Eu só desfiz minha mala ontem. Demorei para me convencer de que iria aguentar o tiro e me manter aqui por duas semanas. Nos primeiros dois dias, acreditei que não vingaria. Minha mente girava em looping com dois pensamentos: fome e ir embora. Coca Cola, café, chocolate, omelete, panquecas, preciso sair daqui, vinho branco, massa carbonara, sorvete, bolo de cenoura, salada caprese, isso não vai dar certo. Braços tremendo e eu não conseguia me manter nas posturas, barriga roncando e eu tentado afastar os mosquitos enquanto procurava focar na meditação, pernas formigando e eu aprendendo a respirar corretamente em posição de lótus. Vi quatro pessoas partirem derrotadas. Só que eu não aceito desistência sem entregar tudo o que tenho antes. Costumo partir dos lugares e das pessoas quando vejo que fiz de tudo para que funcionasse, mas não restaram mais alternativas. E, decididamente, esse não era o caso.
Foi assim que a chave girou. Se é para estar, esteja. Comecei a comer até o que não me agradava para acabar com a fome, fator crucial da perturbação, aderi ao chai com bastante jagari – no início, torcia o nariz, mas vi que sem ele eu sairia perdendo. Já que repelente não era o suficiente contra os insetos, arrastei minha canga comigo às meditações para me cobrir.

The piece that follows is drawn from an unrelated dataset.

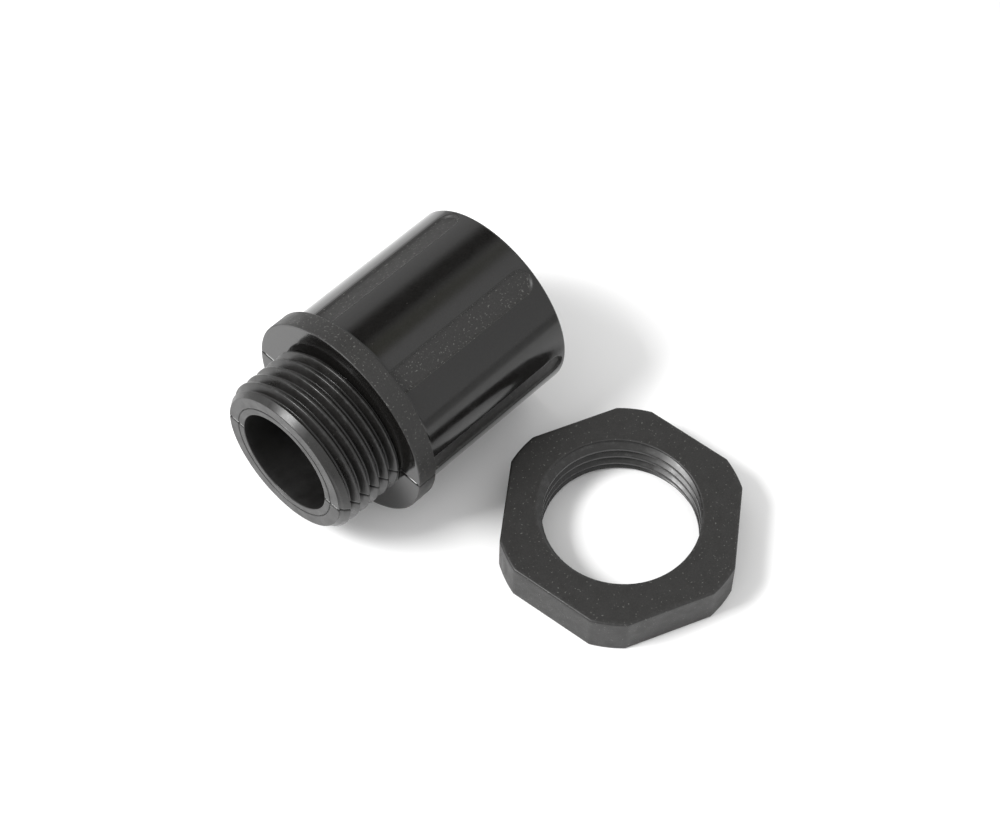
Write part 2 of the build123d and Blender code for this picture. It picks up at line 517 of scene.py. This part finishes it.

A comunicação com o meu corpo melhorou e passei a identificar cada dor nos meus músculos e compreender de que maneira, sem sair da posição yogui, poderia amenizá-la. É a tal da adaptação, que nunca é simples. Fui pegando o jeito, o meu jeito de lidar com as dificuldades, e, ao me desacorrentar delas, corri alma adentro. O resultado desse intensivo é a calmaria. Não há passado nem futuro que incomodem a ponto de fazer desconectar do trabalho presencial. Os sentimentos como saudade, raiva, tristeza, amor, ansiedade, se acomodam por dentro. Ficam ressonando, aguardando o meu toque de despertar na hora exata. É a primeira vez que enxergo a paz tão ao alcance que quase consigo tateá-la.
Por falar nisso, a única postura que me desafiou ao extremo foi aquela em que ficamos de ponta-cabeça. Dizem que um dos benefícios de trocar os pés pelas mãos é que o sangue desce todo para a cabeça e dá uma folga ao coração, que desacelera e pode até parar. Demorei para entender a força, o equilíbrio e as proporções da pose, mas o que me atravancava mesmo era o medo. Um indiano de codinome Alma me ensinou que para subir eu precisaria aprender a cair direito. Derrubou-me diversas vezes até que o pânico de estar no chão passasse. Assim, de pouco em pouco, eu comecei a erguer as pernas. Ele alertou: vá até a metade do caminho, quando estiver segura o suficiente, comece a rumar ao topo, devagar. Não quis esperar, dizem que a espera é a ferrugem da alma. Chegava antes às aulas e era a última a deixar a sala em treinos exaustivos. O fato de não conseguir estava me perturbando. Em um dos tantos tombos, com os cotovelos calejados, Alma estava por perto e disse, alarmado: "Por que tanta pressa?"
Assim, por conta do meu ego e apreensão de ficar para trás, passei o dia todo na cama. É o ashram me berrando, daqueles gritos em que sai cuspe de tanta razão: há tempo para tudo. Acelerar e pular etapas só atrapalha e atrasa o melhor resultado. Toma essa lição, vida.